BURNETT: Here, guns are very restricted, the mayor said. But I see in the U.S. many things happen because youth don't know how to use guns. I don't think we should make it easier to possess a weapon as in the U.S. Then I visited Beto Renteria, a prominent businessman in Nuevo Casas Grandes whose wife was kidnapped three years ago and returned after he paid a ransom.

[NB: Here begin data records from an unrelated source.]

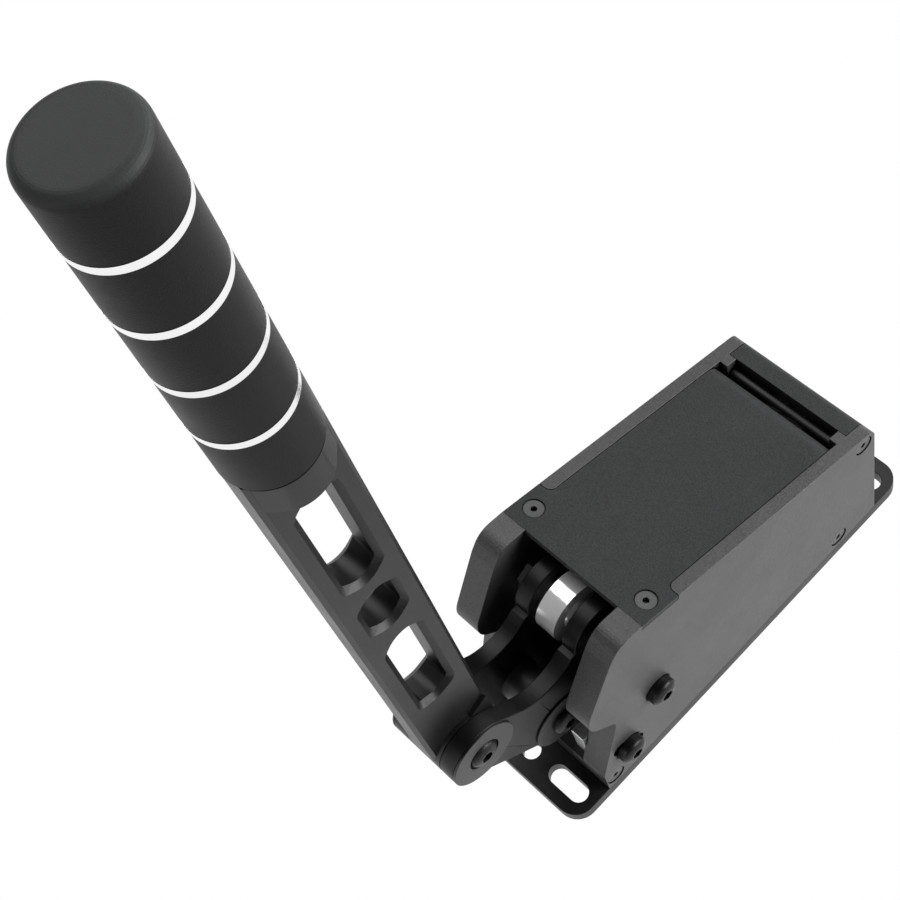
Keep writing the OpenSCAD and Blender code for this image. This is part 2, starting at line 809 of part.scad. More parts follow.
module pivot_sleeves() {
    color([0.6, 0.6, 0.62]) both_sides()
        tube_x(pivot, sleeve_r, shaft_r + thread_fit, crank_out + side_gap + washer_t, plate_in);
}

module thrust_washers() {
    color([0.85, 0.84, 0.8]) both_sides()
        tube_x(pivot, washer_r, shaft_r + thread_fit, crank_out + side_gap, crank_out + side_gap + washer_t);
}

module pivot_bolts() {
    color([0.06, 0.06, 0.07]) both_sides()
        translate([half_w + head_washer_t, pivot_y, pivot_z]) rotate([0, 90, 0])
            button_screw(button_r, button_h, bolt_r, head_washer_t + plate_t + bolt_in, button_hex);
}

// Washers under the heads of the pivot bolts and the stop bolts
module head_washers() {
    color([0.04, 0.04, 0.045]) both_sides() for (at = [pivot, stop])
        tube_x(at, button_r, bolt_r + hole_gap, half_w, half_w + head_washer_t);
}

module pivot_bushes() {
    color([0.72, 0.53, 0.28]) both_sides()
        tube_x(pivot, bush_r, shaft_r + running_fit, crank_in, crank_out);
}

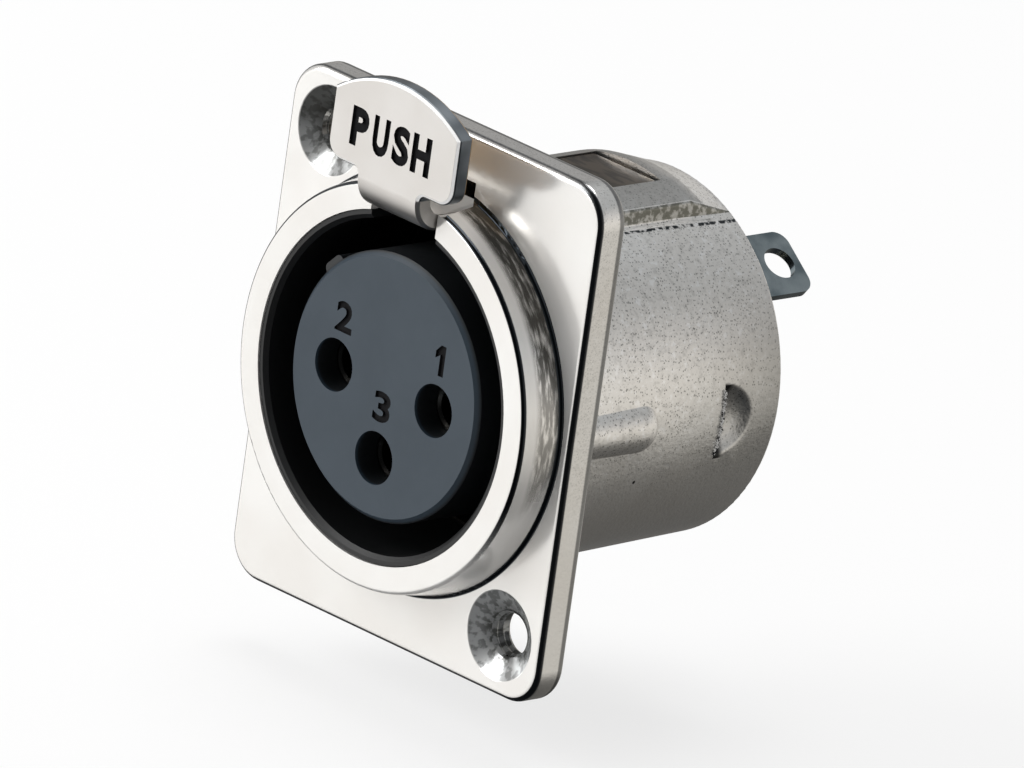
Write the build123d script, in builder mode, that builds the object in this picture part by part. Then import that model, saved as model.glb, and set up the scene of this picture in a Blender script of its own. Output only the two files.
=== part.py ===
from build123d import *
import math
import os

os.makedirs("parts", exist_ok=True)

# Panel socket for a round three-pin audio plug, in millimetres.
# The origin is on the bore axis, in the plane of the flange's back, which is the front of the panel.
# X points right and Z up, seen from the front. Y points to the rear, where the wires are soldered.

# Flange
flange_width = 26.0
flange_height = 31.0
flange_thick = 2.1
flange_corner = 2.4
flange_edge = 0.45
screw_pitch_x = 19.0
screw_pitch_z = 24.0
screw_hole_dia = 2.7
screw_sink_dia = 5.3
screw_sink_angle = 110.0

# Collar in front of the flange
collar_height = 2.65
collar_dia = 24.2
collar_draft = 0.3
collar_round = 0.3
collar_root = 0.25

# Bore for the plug's sleeve and the seat behind it
bore_dia = 19.2
plug_depth = 15.35
seat_dia = 19.7

# Barrel behind the flange
barrel_front_wall = 1.35
barrel_rear_wall = 0.875
barrel_rim_round = 0.2
barrel_overhang = 0.78

# Latch housing on top of the barrel
housing_width = 9.6
housing_rise = 0.4
housing_sink = 0.075
housing_level = 13.1
housing_edge = 0.25
groove_radius = 0.3
groove_drop = 0.17
window_end = 12.5

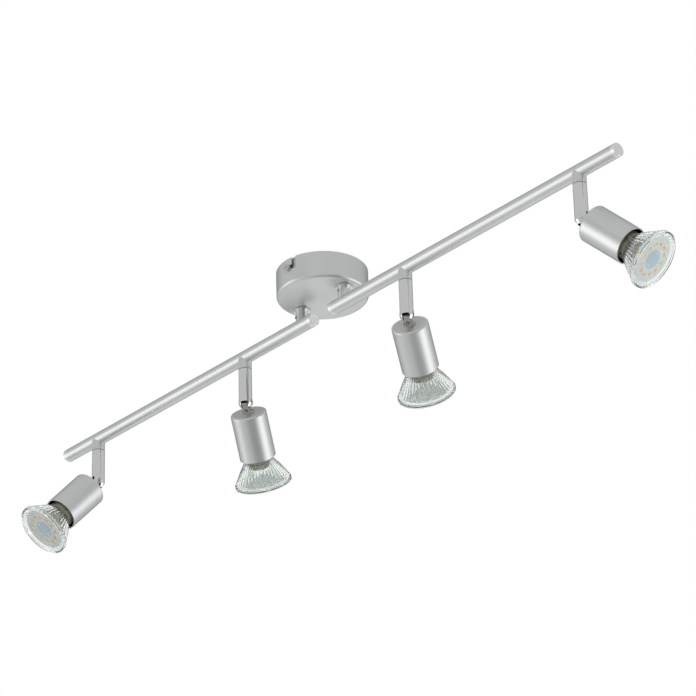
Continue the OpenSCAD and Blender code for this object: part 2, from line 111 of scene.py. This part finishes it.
# soft cards in the surroundings: angle to the right of the camera's side, elevation, half width
# and soft edge in degrees, and brightness
CARDS = [
    (-89, -12, 15, 12, 1.75),   # bright, left
    (87, -20, 17, 13, 1.70),    # bright, right
    (25, -62, 20, 16, 0.20),    # dark, underneath
    (180, -30, 26, 22, 0.80),   # pale, behind and low
    (44, -24, 18, 8, 0.0),      # dark, right of the camera
    (-54, 9, 8, 6, 0.25),       # dark, left of the camera
    (180, 28, 34, 20, 0.12),    # dark, behind and high
]
DARKEST = 0.015


def math_node(tree, operation, a, b=None):
    """Output of a math node. a and b are numbers or sockets."""
    node = tree.nodes.new("ShaderNodeMath")
    node.operation = operation
    for socket, value in zip(node.inputs, (a, b)):
        if value is None:
            continue
        if isinstance(value, (int, float)):
            socket.default_value = value
        else:
            tree.links.new(value, socket)
    return node.outputs[0]


def vector_node(tree, operation, a, b):
    """Output of a vector math node. a and b are vectors or sockets."""
    node = tree.nodes.new("ShaderNodeVectorMath")
    node.operation = operation
    for socket, value in zip(node.inputs, (a, b)):
        if isinstance(value, Vector):
            socket.default_value = value
        else:
            tree.links.new(value, socket)
    return node.outputs["Value"] if operation == "DOT_PRODUCT" else node.outputs["Vector"]


def smooth_step(tree, value, low, high):
    """Rises smoothly from 0 where value is low to 1 where it is high."""
    node = tree.nodes.new("ShaderNodeMapRange")
    node.interpolation_type = "SMOOTHSTEP"
    node.inputs["From Min"].default_value = low
    node.inputs["From Max"].default_value = high
    tree.links.new(value, node.inputs["Value"])
    return node.outputs["Result"]


def studio_direction(angle, elevation):
    """Unit vector towards a place in the studio, from its angle and elevation as in CARDS."""
    turn, rise = math.radians(CAMERA_AZIMUTH - 90 + angle), math.radians(elevation)
    level = math.cos(rise)
    return Vector((math.cos(turn) * level, math.sin(turn) * level, math.sin(rise)))


def make_world():
    """Studio that lights the object and shows in reflections.

    Seen directly or through glass it is white.
    """
    world = bpy.data.worlds.new("studio")
    bpy.context.scene.world = world
    world.use_nodes = True
    tree = world.node_tree
    background = tree.nodes["Background"]
    direction = tree.nodes.new("ShaderNodeTexCoord").outputs["Generated"]
    level = None
    for angle, elevation, half, soft, bright in CARDS:
        facing = vector_node(tree, "DOT_PRODUCT", direction, studio_direction(angle, elevation))
        edge, core = (math.cos(math.radians(half + s)) for s in (soft, -soft))
        share = smooth_step(tree, facing, edge, core)
        card = math_node(tree, "MULTIPLY", share, bright - SURROUND)
        level = math_node(tree, "ADD", card, SURROUND if level is None else level)
    level = math_node(tree, "MAXIMUM", level, DARKEST)
    path = tree.nodes.new("ShaderNodeLightPath")
    straight = math_node(
        tree, "MAXIMUM", path.outputs["Is Camera Ray"], path.outputs["Is Transmission Ray"]
    )
    # inputs 2 and 3 are the two values of a number mix
    backdrop = tree.nodes.new("ShaderNodeMix")
    backdrop.inputs[3].default_value = 1.0
    tree.links.new(straight, backdrop.inputs["Factor"])
    tree.links.new(level, backdrop.inputs[2])
    tree.links.new(backdrop.outputs[0], background.inputs["Color"])


def softbox(name, right_part, up_part, distance, size, watts):
    """Square area light on the camera's side, aimed at the object."""
    right, up, back = camera_axes()
    towards = (right * right_part + up * up_part + back).normalized()
    data = bpy.data.lights.new(name, "AREA")
    data.size = size
    data.energy = watts
    obj = bpy.data.objects.new(name, data)
    bpy.context.scene.collection.objects.link(obj)
    side = Vector((0, 0, 1)).cross(towards).normalized()
    place(obj, side, towards.cross(side), towards, towards * distance)
    obj.visible_glossy = False


def make_floor():
    """Pale floor far below the ceiling fixture.

    It shows in views from above, and hides the object from a camera lower than FLOOR_Z.
    """
    mesh = bpy.data.meshes.new("floor")
    form = bmesh.new()
    bmesh.ops.create_grid(form, x_segments=1, y_segments=1, size=FLOOR_HALF)
    bmesh.ops.translate(form, verts=form.verts, vec=(0, 0, FLOOR_Z))
    form.to_mesh(mesh)
    form.free()
    floor = bpy.data.objects.new("floor", mesh)
    bpy.context.scene.collection.objects.link(floor)
    material = bpy.data.materials.new("floor")
    material.use_nodes = True
    shader = material.node_tree.nodes["Principled BSDF"]
    shader.inputs["Base Color"].default_value = FLOOR_COLOUR
    shader.inputs["Roughness"].default_value = FLOOR_ROUGH
    shader.inputs["Emission Color"].default_value = (1, 1, 1, 1)
    shader.inputs["Emission Strength"].default_value = FLOOR_GLOW
    mesh.materials.append(material)
    floor.visible_glossy = False
    floor.visible_diffuse = False


# ---------------------------------------------------------------- materials

# how a finish mixes its patches and grain, and how strongly the grain shows as relief
PATCH_SHARE = 0.6
RAMP_LOW = 0.3
RAMP_HIGH = 0.7
RELIEF = 0.5
GLASS_IOR = 1.5
# slot in a stem, from the tilt pin; the inside of the slot is painted near black as shade
SLOT_HALF = 3.1 * MM
SLOT_TOP = 4.8 * MM
SLOT_MARGIN = 0.05 * MM
STEM_SKIN = 0.2 * MM
# eye of a knuckle, from the tilt pin along the head's axis; its upper half is painted near black
# as shade
EYE_RADIUS = 4.3 * MM
EYE_LOWEST = -1.0 * MM
KNUCKLE_EDGE = 0.6 * MM
EDGE_STEPS = 3
EDGE_ANGLE = 40  # degrees
# inner wall of a shell, from its outer wall and its closed end; the inner wall is painted near
# black as shade
SHELL_SKIN = 0.9 * MM
SHELL_LID = 0.5 * MM
# white posts of a lamp base, back from its front end
POST_LENGTH = 12.7 * MM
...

BETO RENTERIA: (Spanish spoken) There are lots of Mexicans who've never shot a gun, he said. It could be dangerous putting a gun in the hands of an inexperienced person. We could hurt someone.

(SOUNDBITE OF A ROADWAY)

BURNETT: Finally, alongside a rural highway southwest of Juarez, I met Fernando Saenz, the leader of a citizens' militia in Ascension. This is the town that made headlines last September when a mob beat to death two suspected kidnappers. Like many Mexicans in regions plagued by crime violence, Saenz owns an illegal, unregistered weapon - in his case, a 9 millimeter handgun.

FERNANDO SAENZ: (Foreign language spoken)

BURNETT: Look, Don Fernando said pensively, I think guns are not advisable. I think what the government should do is put honest, well-trained people in jobs to impart justice.

(SOUNDBITE OF A ROADWAY)

BURNETT: If these three responses are any guide, the LeBaron's crusade to reform gun laws is at odds with a certain cultural ambivalence toward firearms, at least among law-abiding Mexican citizens.

Alex LeBaron is undeterred.

ALEX LEBARON: I have to stress very strongly that if the federal government, the state government or the local government cannot protect you from the cartels or any criminal groups, we should be able to protect ourselves. That's the bottom-line.

BURNETT: So, the community is openly flouting federal gun laws.

LEBARON: Yes, we have to.

BURNETT: The Mexican secretary of national defense, charged with enforcing gun laws, declined to comment for this story.

The director of a popular pro-gun website, called Mexico Armado, said there is no popular movement at the moment to liberalize the nation's gun laws. Perhaps, he added, that's because anybody who wants a weapon in Mexico - be they a good guy or a bad guy - has no problem getting one.